Bidirectional artificial potential field-based ant colony optimization for robot path planning

Ant colony optimization (ACO) is a common approach for addressing mobile robot path planning problems. However, it still encounters some challenges including slow convergence speed, susceptibility to local optima, and a tendency to falling into traps. We propose a bidirectional artificial potential field-based ant colony optimization (BAPFACO) algorithm to solve these issues. First, the bidirectional artificial potential field is introduced to initialize the grid environment model and restrict direction selection to jump out of the trap. Second, an adaptive heuristic function is presented to strengthen directionality of the algorithm and reduce the turning times. Third, a pseudo-random state transition rule based on potential difference between starting and ending nodes is developed to accelerate convergence speed.
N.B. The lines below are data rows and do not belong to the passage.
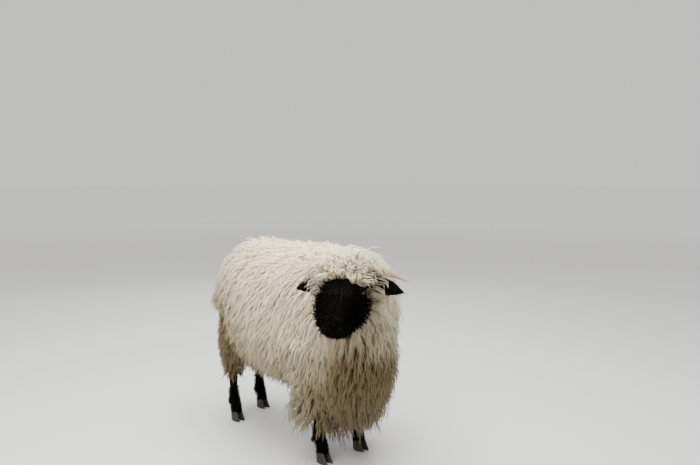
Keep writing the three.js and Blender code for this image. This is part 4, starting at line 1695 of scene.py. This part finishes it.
class HeadCoat:
    """Topknot, cheeks and throat in white wool, the black face, and the hair of the ears."""

    # Distances between tufts and between locks, length, half width, wave and its period
    hood_growth = Growth(
        0.0034, 0.0100, 0.078, 0.0020, 0.0026, 0.019, steps=8, bend=0.76, unruly=0.40, strays=0.01
    )
    muzzle_growth = Growth(
        0.0024, 0.009, 0.009, 0.0009, 0.0002, 0.020,
        gather=0.2, steps=3, bend=0.4, unruly=0.10, strays=0.0, fuzz=0.0005,
    )
    face_growth = Growth(0.0042, 0.011, 0.046, 0.0013, 0.0014, 0.020, steps=5, bend=0.8, unruly=0.16)
    ear_growth = Growth(
        0.0040, 0.010, 0.018, 0.0011, 0.0006, 0.020, gather=0.3, steps=4, bend=0.5, fuzz=0.001
    )
    # Depth of the white wool at distances from the poll towards the nose
    hood_at = (-0.030, 0.015, 0.060, 0.096, 0.130)
    hood_deep = (0.062, 0.066, 0.060, 0.036, 0.030)
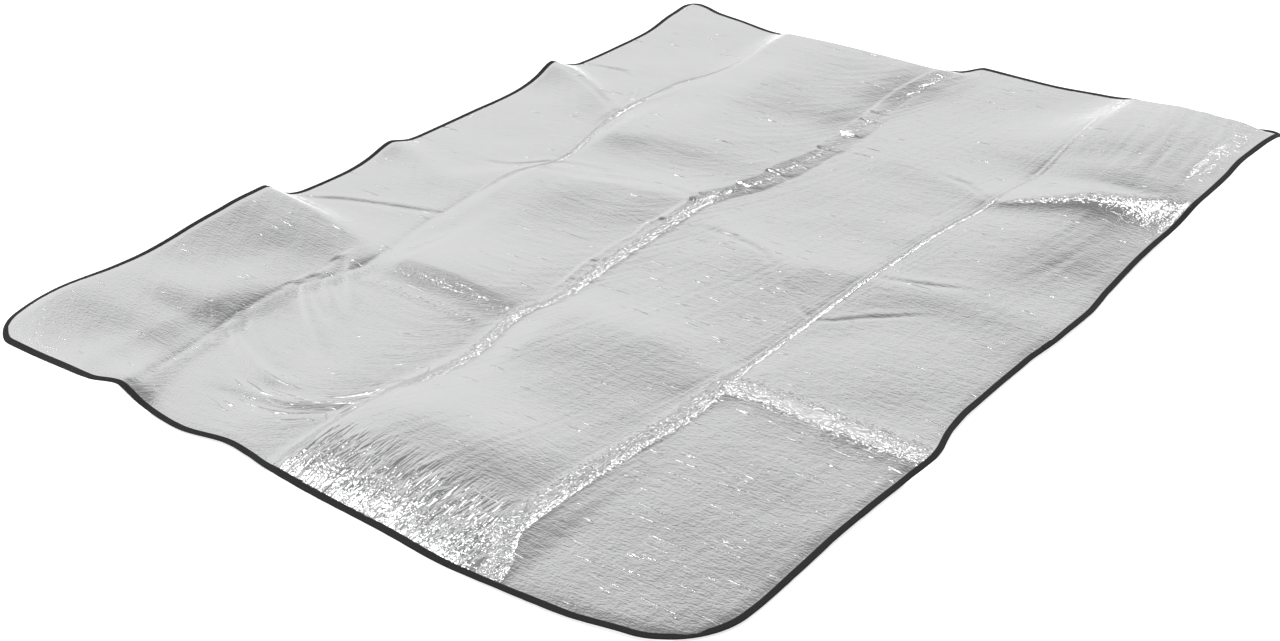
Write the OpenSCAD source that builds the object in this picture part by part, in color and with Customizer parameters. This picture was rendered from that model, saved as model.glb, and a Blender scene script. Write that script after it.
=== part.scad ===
/* [Sheet] */
// Width of the open mat, along X
mat_w = 1500; // [1200:10:1800]
// Length of the open mat, along Y
mat_l = 2000; // [1800:10:2200]
// Thickness of the closed-cell foam core
foam_t = 2.5; // [2:0.5:4]
// Thickness of the aluminised film bonded on top of the foam
film_t = 0.2; // [0.1:0.1:0.4]
// Radius of the sheet's corner at the front, on the left
front_left_r = 65; // [40:5:100]
// Radius of the sheet's corner at the front, on the right
front_right_r = 115; // [60:5:120]
// Radius of the sheet's two corners at the far edge
far_r = 50; // [40:5:100]

/* [Cross creases, where the mat folds] */
// Length of the first panel, from the front edge to the high ridge
panel_0_l = 590; // [480:5:620]
// Length of the second panel, from the high ridge to the trough
panel_1_l = 400; // [380:5:520]
// Length of the third panel, from the trough to the low ridge
panel_2_l = 510; // [450:5:520]
// Height of the high ridge as the mat lies open
high_ridge_h = 46; // [20:1:55]
// Height of the low ridge as the mat lies open
low_ridge_h = 16; // [8:1:30]
// How far each panel stops short of its fold line
crease_setback = 1.5; // [1:0.25:3]

/* [Long creases, pressed into the foam] */
// Distance from the left edge to the first long crease
crease_a_x = 345; // [300:5:400]
// Distance from the left edge to the middle long crease
crease_b_x = 725; // [650:5:800]
// Distance from the left edge to the last long crease
crease_c_x = 1140; // [1050:5:1200]
// Width of the groove that a long crease leaves under the foam
groove_w = 4; // [2:0.5:8]
// Depth of that groove
groove_d = 0.9; // [0.4:0.1:1.5]

/* [Edge binding] */
// Width of the tape seen on each face, after it is folded over the edge
tape_w = 12; // [8:0.5:16]
// Thickness of the tape
tape_t = 0.6; // [0.4:0.1:1]
// Length of the lap where the tape's two ends meet
lap_l = 26; // [15:1:40]
// Distance from the trough crease to the lap
lap_offset = 12; // [8:1:40]
// Width of the line of sewing thread
thread_w = 0.6; // [0.4:0.1:1]
// Distance from the tape's inner edge to the thread
thread_inset = 2.5; // [1.5:0.5:4]

/* [Hidden] */
$fn = 96;
overlap = 1;    // how far a cutter runs past what it cuts
sheet_t = foam_t + film_t;
bound_t = sheet_t + 2 * tape_t;    // thickness through the bound edge
thread_h = thread_w / 2;    // how far the thread stands out of the tape
left_x = -mat_w / 2;
front_y = -mat_l / 2;
reach = mat_w;    // runs past the sheet on either side

// The fold lines in plan, from the front edge to the far edge, and the height of the sheet's
// underside at each of them. Panel i runs from line i to line i + 1.
fold_y = [front_y, front_y + panel_0_l, front_y + panel_0_l + panel_1_l,
          front_y + panel_0_l + panel_1_l + panel_2_l, -front_y];
fold_z = [0, high_ridge_h, 0, low_ridge_h, 0];
last = len(fold_y) - 2;
groove_x = [crease_a_x, crease_b_x, crease_c_x];

// The slope of panel i, and its length measured along that slope.
function slope(i) = atan((fold_z[i + 1] - fold_z[i]) / (fold_y[i + 1] - fold_y[i]));
function panel_l(i) = (fold_y[i + 1] - fold_y[i]) / cos(slope(i));
// How far along panel i the tapes of the two ends run round their corners.
function corner_l(i) = (i == 0 ? front_right_r : far_r) + tape_w;

// Puts a panel, laid out flat, on its slope. Y 0 is its near fold line, Z 0 the tape's underside.
module on_slope(i)
    translate([0, fold_y[i], fold_z[i]])
        rotate([slope(i), 0, 0])
            children();

// One quarter of the rounded outline, from the middle of the sheet to a corner of radius r.
module outline_quarter(x_sign, y_sign, inset, r)
    scale([x_sign, y_sign]) {
        square([mat_w / 2 - r, mat_l / 2 - inset]);
        square([mat_w / 2 - inset, mat_l / 2 - r]);
        translate([mat_w / 2 - r, mat_l / 2 - r])
            circle(r = r - inset);
    }

// The sheet's outline, drawn in by inset, laid out for panel i. A negative inset gives the
// tape's outer edge. The first panel keeps the front corners and the last panel the far ones.
module outline(i, inset = 0)
    translate([0, i == 0 ? mat_l / 2 : i == last ? panel_l(i) - mat_l / 2 : 0]) {
        outline_quarter(-1, -1, inset, front_left_r);
        outline_quarter(1, -1, inset, front_right_r);
        outline_quarter(-1, 1, inset, far_r);
        outline_quarter(1, 1, inset, far_r);
    }

// What panel i holds of the outline, stopping short of its fold lines.
module panel_outline(i, inset = 0) {
    from = i == 0 ? -tape_w : crease_setback;
    to = i == last ? panel_l(i) + tape_w : panel_l(i) - crease_setback;
    intersection() {
        outline(i, inset);
        translate([-reach, from])
            square([2 * reach, to - from]);
    }
}

// The closed-cell foam of one panel, with the long creases pressed into its underside.
module foam_core(i)
    color("gainsboro")
        on_slope(i)
            translate([0, 0, tape_t])
                difference() {
                    linear_extrude(foam_t)
                        panel_outline(i);
                    for (x = groove_x)
                        translate([left_x + x, -overlap, 0])
                            long_groove(panel_l(i) + 2 * overlap);
                }

// The V-shaped groove of a long crease, cut up into the underside along Y.
module long_groove(length)
    rotate([-90, 0, 0])
        linear_extrude(length)
            polygon([[-groove_w / 2, overlap], [-groove_w / 2, 0], [0, -groove_d],
                     [groove_w / 2, 0], [groove_w / 2, overlap]]);

// The aluminised film bonded on the top face of one panel.
module foil_film(i)
    color("silver")
        on_slope(i)
            translate([0, 0, tape_t + foam_t])
                linear_extrude(film_t)
                    panel_outline(i);

// The tape of one panel: a channel folded over the sheet's edge and both of its faces.
module tape_channel(i)
    difference() {
        linear_extrude(bound_t)
            panel_outline(i, -tape_t);
        translate([0, 0, -overlap])
            linear_extrude(bound_t + 2 * overlap)
                outline(i, tape_w);
        translate([0, 0, tape_t])
            linear_extrude(sheet_t)
                outline(i);
    }

// The tape along the left (side -1) or the right (side 1) edge of one panel.
module binding_side(i, side) {
    from = i == 0 ? corner_l(i) : 0;
    to = i == last ? panel_l(i) - corner_l(i) : panel_l(i);
    color("#202020")
        on_slope(i)
            intersection() {
                tape_channel(i);
                translate([side < 0 ? -reach : 0, from, -overlap])
                    cube([reach, to - from, bound_t + 2 * overlap]);
            }
}

// The tape across the front edge (panel 0) or the far edge (the last panel), with its corners.
module binding_end(i)
    color("#202020")
        on_slope(i)
            intersection() {
                tape_channel(i);
                translate([-reach, i == 0 ? -tape_w : panel_l(i) - corner_l(i), -overlap])
                    cube([2 * reach, corner_l(i) + tape_w, bound_t + 2 * overlap]);
            }

// The end of the tape, lapped over its beginning on the right edge. The stitching runs through it.
module binding_lap()
    color("#2a2a2a")
        on_slope(1)
            difference() {
                translate([mat_w / 2 + tape_t - tape_w, panel_l(1) - lap_offset - lap_l, bound_t])
                    cube([tape_w, lap_l, tape_t]);
                stitch_line(1);
            }

// The path of the lockstitch on the tape's top face.
module stitch_line(i)
    translate([0, 0, bound_t])
        linear_extrude(thread_h)
            difference() {
                panel_outline(i, tape_w - thread_inset - thread_w);
                outline(i, tape_w - thread_inset);
            }

// The thread that holds the tape on one panel.
module thread(i)
    color("dimgray")
        on_slope(i)
            stitch_line(i);

for (i = [0 : last]) {
    foam_core(i);
    foil_film(i);
    binding_side(i, -1);
    binding_side(i, 1);
    thread(i);
}
binding_end(0);  // binding_front
binding_end(last);  // binding_far
binding_lap();
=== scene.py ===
"""A foil-faced foam sleeping mat, lying open and creased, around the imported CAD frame.

Plan positions are in metres from the mat's nominal front left corner: x runs to the right along the
front edge and y away from it. Heights are in metres above the ground.
"""

import math

import bpy
import numpy as np
from mathutils import Matrix, Vector


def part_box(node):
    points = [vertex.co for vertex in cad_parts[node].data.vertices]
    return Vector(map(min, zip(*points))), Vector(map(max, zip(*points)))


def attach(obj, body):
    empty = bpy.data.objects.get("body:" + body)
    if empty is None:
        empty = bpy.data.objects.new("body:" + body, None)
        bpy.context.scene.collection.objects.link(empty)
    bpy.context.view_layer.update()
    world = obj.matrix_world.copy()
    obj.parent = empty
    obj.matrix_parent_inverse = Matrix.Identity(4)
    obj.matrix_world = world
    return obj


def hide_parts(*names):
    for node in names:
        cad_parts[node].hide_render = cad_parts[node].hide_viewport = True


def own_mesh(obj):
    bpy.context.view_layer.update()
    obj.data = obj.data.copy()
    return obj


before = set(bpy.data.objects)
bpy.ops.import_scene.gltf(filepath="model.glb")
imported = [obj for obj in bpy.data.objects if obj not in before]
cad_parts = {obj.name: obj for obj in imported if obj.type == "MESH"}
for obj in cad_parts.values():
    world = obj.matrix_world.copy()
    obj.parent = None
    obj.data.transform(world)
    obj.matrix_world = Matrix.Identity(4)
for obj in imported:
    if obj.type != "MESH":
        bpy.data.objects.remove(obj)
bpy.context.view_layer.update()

# ---------------------------------------------------------------- sizes

MAT_W = 1.5
MAT_L = 2.0
FOAM_T = 0.0025
FILM_T = 0.0002
TAPE_W = 0.0102
TAPE_T = 0.0006
LIFT = 0.0012  # the least height of the foam's underside above the ground
STITCH_L = 0.0042
LAP_L = 0.026
LAP_OFFSET = 0.012  # from the trough's crease to the lap
CORNER_R = {"front_left": 0.052, "front_right": 0.1, "far_left": 0.05, "far_right": 0.035}

ROWS = [3, 2, 1, 0]
BODY = {row: f"panel_{row}" for row in ROWS}


def fold_lines():
    """The plan y of the panels' ends, from the CAD: the film's nodes meet at the fold lines."""
    ends = []
    for row in range(3):
        ends.append((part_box(f"foil_film_{row}")[1][1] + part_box(f"foil_film_{row + 1}")[0][1]) / 2)
    return [0.0] + [y + MAT_L / 2 for y in ends] + [MAT_L]


FOLD_Y = fold_lines()


# ---------------------------------------------------------------- small maths

def smooth(low, high, x):
    """0 below low, 1 above high, and an even S between them."""
    t = np.clip((x - low) / (high - low), 0, 1)
    return t * t * (3 - 2 * t)


def window(low, full, fall, high, x):
    """1 from full to fall, 0 below low and above high, and an even S on either side."""
    return smooth(low, full, x) * (1 - smooth(fall, high, x))


def curve(table, x, column=1):
    """A smooth curve through (position, value, ...) rows: cubic, with the tangents kept level at extremes."""
    px = np.array([row[0] for row in table], float)
    py = np.array([row[column] for row in table], float)
    step = np.diff(px)
    rise = np.diff(py) / step
    tangent = np.zeros_like(py)
    same = rise[:-1] * rise[1:] > 0
    mean = 2 * rise[:-1] * rise[1:] / np.where(same, rise[:-1] + rise[1:], 1)
    tangent[1:-1] = np.where(same, mean, 0)
    x = np.clip(x, px[0], px[-1])
    i = np.clip(np.searchsorted(px, x) - 1, 0, len(step) - 1)
    t = (x - px[i]) / step[i]
    return (py[i] * (1 + 2 * t) * (1 - t) ** 2 + py[i + 1] * t * t * (3 - 2 * t)
            + step[i] * (tangent[i] * t * (1 - t) ** 2 + tangent[i + 1] * t * t * (t - 1)))


def noise(x, y, size_x, size_y, seed, sharp=False):
    """Value noise from -1 to 1 on a seeded lattice; sharp leaves straight facets between its points."""
    period = 64
    shift = 200
    lattice = np.random.default_rng(seed).uniform(-1, 1, (period, period))
    gx, gy = x / size_x + shift, y / size_y + shift
    ix, iy = np.floor(gx).astype(int), np.floor(gy).astype(int)
    tx, ty = gx - ix, gy - iy
    if not sharp:
        tx, ty = tx * tx * (3 - 2 * tx), ty * ty * (3 - 2 * ty)
    low_x, high_x = ix % period, (ix + 1) % period
    low_y, high_y = iy % period, (iy + 1) % period
    a, b = lattice[low_x, low_y], lattice[high_x, low_y]
    c, d = lattice[low_x, high_y], lattice[high_x, high_y]
    return (a * (1 - tx) + b * tx) * (1 - ty) + (c * (1 - tx) + d * tx) * ty


def folded_noise(x, y, size_x, size_y, seed):
    """Noise whose zero lines are sharp crests, as film crumples. From -0.6 to 1, and 1 at the crests."""
    return 1 - np.abs(noise(x, y, size_x, size_y, seed, sharp=True)) * 1.6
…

Finally, an improved pheromone update strategy incorporating pheromone diffusion mechanism and elite ants update strategy is proposed to help getting out of local optima. To demonstrate the advantages of BAPFACO, the validation of the performance in six different complexity environments and comparative experiments with other conventional search algorithms and ACO variants are conducted. The results of experiment show that compared to various ACO variants, BAPFACO have advantages in terms of reducing the turning times, shortening path length, improving convergence speed and avoiding ant loss. In complex environments, compared to IHMACO, the average path length enhancement percentage (PLE) of BAPFACO is 20.98%, the average iterations enhancement percentage (IE) of BAPFACO is 20.00% and the average turning times enhancement percentage (TE) of BAPFACO is 49.43%. These results firmly demonstrate the efficiency and practicality of the BAPFACO algorithm for mobile robot in path planning.